Lured by the romance of joining the "jihadi girl power subculture," young tech-savvy Western women are developing contacts with ISIS terrorists, just like the Latin Queens who have been drawn to the gang of Latin Kings. The question is: Are women who join terrorist groups and gangs exhibiting girl power or their willingness to become tools of male power? Are terrorist groups grooming women to use their quick reflexes to detonate car bombs, their devotion to become suicide bombers, or their feminine wiles to return to their home countries to attack targets determined by men?

      Female Kurdish soldiers also have taken up arms against ISIS. Abdullah Ocalan, the imprisoned Marxist leader of the Kurdistan Workers' Party (PKK) that has long fought a war for independence from Turkey, recognized how his support for gender equality would help enlist women who understand ISIS's intention to restrict the rights of women.

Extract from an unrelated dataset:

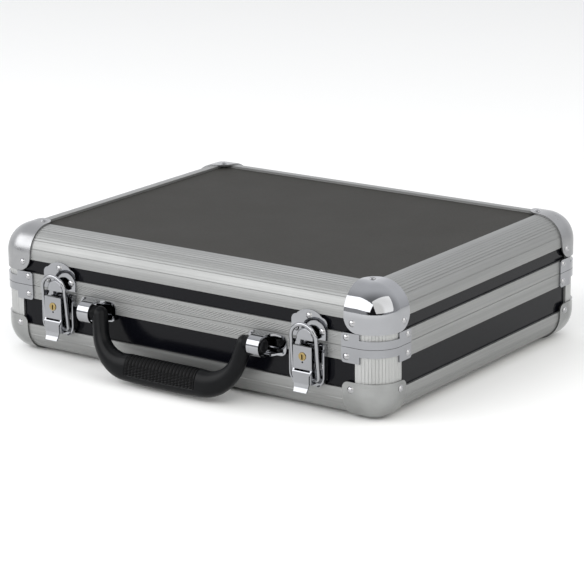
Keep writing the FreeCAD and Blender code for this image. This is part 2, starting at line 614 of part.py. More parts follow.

 Girl power is seen in other forms by the following women:

  • Malala Yousafzai The Pakistani girl who recovered from being shot in the head by the Taliban and went onto win a Nobel Peace Prize for supporting the education of women throughout the world  In 2015, Time magazine named her one of the "100 Most Influential People." Her story is told in the book, I Am Malala.
  • Sister Rosemary Nyirumbe This nun from the order of the Sacred Heart of Jesus, recognized as one of Time magazine's "100 Most Influential People" in 2014,  ministers to the girls abducted and raped by soldiers of the Lord's Resistance Army in Southern Sudan and Uganda. At the Saint Monica Vocational School in Gulu, Uganda, these girls learn to grow their own food, make their own clothes, tenderly care for their children, and sew the purses and other items they sell to support themselves and their families. Profits from the book, Sewing Hope, the story of Sister Rosemary, support her work.
Also, consider the three women that National Geographic has identified as "Emerging Explorers."
  • Mantza Morales Casanova When this Mexican woman saw children harming animals and plants, she decided to form Humanity United to Nature in Harmony for Beauty (HUNAB), an organization determined: 1) to put education about the environment into schools, 2) create Ceiba Petandra Park, a free area where 64,000 children can have an interactive learning experience about climate change, wetland conservation, wildlife protection, and pollution, and 3) to provide the education that children need to become environmental leaders who change the world.
  • Shivani Bhalla Determined to save Kenya's lions, she founded: 1) Lions Kids Camp, where children often see lions in the wild for the first time, and 2) Ewaso Lions, a community outreach program designed to give tribal warriors, women, and children reasons to embrace conservation and to respect and coexist with lions.
  • Shabana Basij-Rasikh At a risk to her own life and theirs, her parents sent her to a school in Afghanistan, where she excelled and went on to earn a degree from Middlebury College in the United States. To prepare other girls to attend universities abroad, she co-founded the School of Leadership, Afghanistan, a boarding school for girls. She has said, "The most effective antidote to the Taliban is to create the best educated leadership generation in Afghanistan's history. Our girls of today - the women of tomorrow - will make it happen."